- [Task to complete] Starting at the first line of the data below, retype every line up to and including the one containing "return points".
^^^^^^^^^^^^^^^^
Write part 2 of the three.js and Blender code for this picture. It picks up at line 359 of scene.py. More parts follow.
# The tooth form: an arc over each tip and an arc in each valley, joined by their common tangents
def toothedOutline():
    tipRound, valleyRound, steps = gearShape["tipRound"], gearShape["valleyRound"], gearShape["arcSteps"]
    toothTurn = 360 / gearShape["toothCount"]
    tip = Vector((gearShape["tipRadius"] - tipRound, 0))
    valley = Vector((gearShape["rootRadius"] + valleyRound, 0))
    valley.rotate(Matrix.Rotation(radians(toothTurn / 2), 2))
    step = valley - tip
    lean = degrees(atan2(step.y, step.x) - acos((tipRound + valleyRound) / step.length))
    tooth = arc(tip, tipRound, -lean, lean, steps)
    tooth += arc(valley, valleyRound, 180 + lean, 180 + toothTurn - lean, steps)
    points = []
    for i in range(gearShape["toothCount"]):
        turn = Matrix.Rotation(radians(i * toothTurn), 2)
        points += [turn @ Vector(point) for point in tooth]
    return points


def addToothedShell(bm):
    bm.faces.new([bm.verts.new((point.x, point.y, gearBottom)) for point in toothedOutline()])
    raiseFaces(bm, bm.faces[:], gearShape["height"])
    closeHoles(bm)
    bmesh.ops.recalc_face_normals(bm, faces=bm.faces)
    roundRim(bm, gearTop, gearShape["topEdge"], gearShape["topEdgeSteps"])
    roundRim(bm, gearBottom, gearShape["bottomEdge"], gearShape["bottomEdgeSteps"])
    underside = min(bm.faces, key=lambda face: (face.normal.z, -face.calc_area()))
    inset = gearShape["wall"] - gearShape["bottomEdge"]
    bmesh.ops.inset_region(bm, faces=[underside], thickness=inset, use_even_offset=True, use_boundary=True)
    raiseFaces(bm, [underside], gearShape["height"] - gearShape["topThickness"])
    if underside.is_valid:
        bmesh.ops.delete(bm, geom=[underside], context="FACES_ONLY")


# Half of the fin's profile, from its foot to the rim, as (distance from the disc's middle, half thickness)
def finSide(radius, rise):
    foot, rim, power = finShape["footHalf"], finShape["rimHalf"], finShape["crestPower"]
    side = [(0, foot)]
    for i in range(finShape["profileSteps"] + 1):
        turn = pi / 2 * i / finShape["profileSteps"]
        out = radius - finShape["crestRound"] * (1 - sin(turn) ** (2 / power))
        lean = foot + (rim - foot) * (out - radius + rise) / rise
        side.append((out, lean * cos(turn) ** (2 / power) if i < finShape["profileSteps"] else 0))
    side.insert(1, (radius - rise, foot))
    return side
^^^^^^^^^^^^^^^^
- [Response for this exercise]
Write part 2 of the three.js and Blender code for this picture. It picks up at line 359 of scene.py. More parts follow.
# The tooth form: an arc over each tip and an arc in each valley, joined by their common tangents
def toothedOutline():
    tipRound, valleyRound, steps = gearShape["tipRound"], gearShape["valleyRound"], gearShape["arcSteps"]
    toothTurn = 360 / gearShape["toothCount"]
    tip = Vector((gearShape["tipRadius"] - tipRound, 0))
    valley = Vector((gearShape["rootRadius"] + valleyRound, 0))
    valley.rotate(Matrix.Rotation(radians(toothTurn / 2), 2))
    step = valley - tip
    lean = degrees(atan2(step.y, step.x) - acos((tipRound + valleyRound) / step.length))
    tooth = arc(tip, tipRound, -lean, lean, steps)
    tooth += arc(valley, valleyRound, 180 + lean, 180 + toothTurn - lean, steps)
    points = []
    for i in range(gearShape["toothCount"]):
        turn = Matrix.Rotation(radians(i * toothTurn), 2)
        points += [turn @ Vector(point) for point in tooth]
    return points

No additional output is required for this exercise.